Cooltra, who is projected to do €50 million in 2020, is the most affected one, with 1800 e-mopeds. This means they’ll have to withdraw 4 out of every 5 vehicles on the road.

That is a problem for both companies and users.

Both companies and users are worst-off

A mobility play’s prerequisite for success is access. You need enough coverage and critical mass on the supply side (in this case, e-mopeds) so users can easily access it without much friction.

Open the app, and there’s a scooter nearby. Open the app, and an Uber is 4 minutes away. If you open the app and the nearest e-moped is seven blocks aways, you are closing that app and figuring something else out.

If you mandate a certain limit of vehicles per provider, you’ll instantly and with a not-so-gentle swoop eliminate the critical mass on the supply side that mobility companies have been working so hard to build up over the years.

Ada Colau’s government just took that loop to the back of the barn and shot it. Now, two things will happen.

First, users will be forced to sign up to 21 different services, download 21 apps and play “mobility app bingo” on their phone every time they want a ride, hoping to find an e-moped nearby in less than 3 tries.  

Second, mobility companies will go out of business, making the problem worst over time. Buetefisch told Sifted that over 14 years in business they learned that a city must have at least 1,000 vehicles to achieve profitability. That’s 3x what the regulation mandates.

Cooltra will survive because of the sheer size of the company and the fact that it has three different business lines, but smaller providers (Coup went out of business last year) might not.

What will happen when most companies are dead, and the top five providers can only have a couple hundred vehicles each, not nearly enough to cover Barcelona?

Adios sustainable mobility and funny enough, adios tax euros.

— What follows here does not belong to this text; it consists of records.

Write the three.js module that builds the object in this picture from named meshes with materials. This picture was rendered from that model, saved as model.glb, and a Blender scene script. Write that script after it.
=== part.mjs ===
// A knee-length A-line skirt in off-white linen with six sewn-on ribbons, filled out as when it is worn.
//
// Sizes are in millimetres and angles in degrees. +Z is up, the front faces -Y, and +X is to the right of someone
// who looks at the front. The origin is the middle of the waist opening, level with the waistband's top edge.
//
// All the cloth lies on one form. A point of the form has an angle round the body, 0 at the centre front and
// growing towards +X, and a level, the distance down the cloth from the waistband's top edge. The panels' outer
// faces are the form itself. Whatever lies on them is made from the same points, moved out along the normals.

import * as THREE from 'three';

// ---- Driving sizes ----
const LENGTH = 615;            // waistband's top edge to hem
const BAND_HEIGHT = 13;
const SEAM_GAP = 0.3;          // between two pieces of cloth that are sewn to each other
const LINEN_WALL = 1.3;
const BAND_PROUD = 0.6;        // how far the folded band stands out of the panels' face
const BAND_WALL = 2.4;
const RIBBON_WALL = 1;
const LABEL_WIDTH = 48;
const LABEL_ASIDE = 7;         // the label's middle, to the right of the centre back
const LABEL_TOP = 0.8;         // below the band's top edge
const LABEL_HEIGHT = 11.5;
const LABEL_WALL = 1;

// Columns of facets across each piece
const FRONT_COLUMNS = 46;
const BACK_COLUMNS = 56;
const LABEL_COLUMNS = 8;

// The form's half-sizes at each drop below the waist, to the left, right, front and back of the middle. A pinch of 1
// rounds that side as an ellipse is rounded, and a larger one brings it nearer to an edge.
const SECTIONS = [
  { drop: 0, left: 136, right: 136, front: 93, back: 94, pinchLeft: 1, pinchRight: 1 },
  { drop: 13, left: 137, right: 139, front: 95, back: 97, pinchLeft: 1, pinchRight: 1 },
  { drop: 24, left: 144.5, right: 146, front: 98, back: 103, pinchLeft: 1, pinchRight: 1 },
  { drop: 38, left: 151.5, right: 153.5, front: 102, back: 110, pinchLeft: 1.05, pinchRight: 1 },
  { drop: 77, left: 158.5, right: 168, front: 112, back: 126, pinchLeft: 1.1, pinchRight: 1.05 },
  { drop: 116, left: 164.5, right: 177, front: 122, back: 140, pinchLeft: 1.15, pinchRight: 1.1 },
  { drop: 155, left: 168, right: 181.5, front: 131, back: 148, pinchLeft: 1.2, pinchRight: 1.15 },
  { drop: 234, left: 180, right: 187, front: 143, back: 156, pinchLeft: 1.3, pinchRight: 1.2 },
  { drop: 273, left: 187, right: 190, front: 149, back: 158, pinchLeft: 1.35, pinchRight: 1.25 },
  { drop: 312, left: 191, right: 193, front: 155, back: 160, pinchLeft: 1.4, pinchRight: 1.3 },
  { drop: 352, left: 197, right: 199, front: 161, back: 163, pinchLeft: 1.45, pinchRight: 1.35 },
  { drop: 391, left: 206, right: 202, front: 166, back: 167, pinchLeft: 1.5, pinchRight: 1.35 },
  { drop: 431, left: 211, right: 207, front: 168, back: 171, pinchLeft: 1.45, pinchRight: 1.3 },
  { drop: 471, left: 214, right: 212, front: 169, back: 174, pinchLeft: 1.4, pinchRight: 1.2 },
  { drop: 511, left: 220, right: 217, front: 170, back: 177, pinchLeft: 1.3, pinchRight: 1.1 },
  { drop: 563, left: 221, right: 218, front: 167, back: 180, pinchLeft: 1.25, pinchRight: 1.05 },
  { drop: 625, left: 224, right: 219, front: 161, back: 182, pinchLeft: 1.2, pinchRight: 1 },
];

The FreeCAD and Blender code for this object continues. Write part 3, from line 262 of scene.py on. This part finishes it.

This meme perfectly sums up the situation:

Overregulation and resistance

In his last article, Alex Danco said that to sound smart you should quote Carlota Perez’ Technological Revolutions and Financial Capital, so I’m going to do just that.

“Each technological revolution is received as a shock, and its diffusion encounters powerful resistance both in the established institutions and in the people themselves.”

Resistance is expected, at least until institutions are reformed. But for now, we need to get used to knee-jerk reactions from a government who is not used to dealing with technological progress and feels they need to do something about it.

For those in Barcelona, the lesson at a local scale is that top-down regulation rarely works. As we learned from Malaysia and Thailand in How Asia Works, for such an approach to work there needs to be an extremely careful balance between rules, market forces and execution.

But there’s a bigger problem. Barcelona is desperately trying to claim a spot among Europe’s main tech hubs and this is a gigantic step in the wrong direction.

Let me lay it out for you.

Cooltra invested significant resources to kick-off a new industry and open an unproven market in Barcelona. They took on an enormous risk because there’s an equally enormous advantage (and a reward) for being the first-mover.

Stumping that first-movers advantage and levelling out the playing field with a top-down approach because you didn’t think through the second order consequences of your regulation is, frankly, a dick move.

Particularly if you tax the debris at €71.50 per vehicle per year.

But other than being a dick move, it’s a stupid move. It kills whatever incentive there is in the future to innovate in Barcelona and it sends a message: don’t come here. You are not wanted.

For everyone else, the lesson at a global scale is that crushing down innovation will only incentivise people to take their business, their capital and their ideas elsewhere.

I want to say that regulators often underestimate the consequences of their actions. But maybe that’s what Barcelona – a city that has a history against technology and progress – actually wants.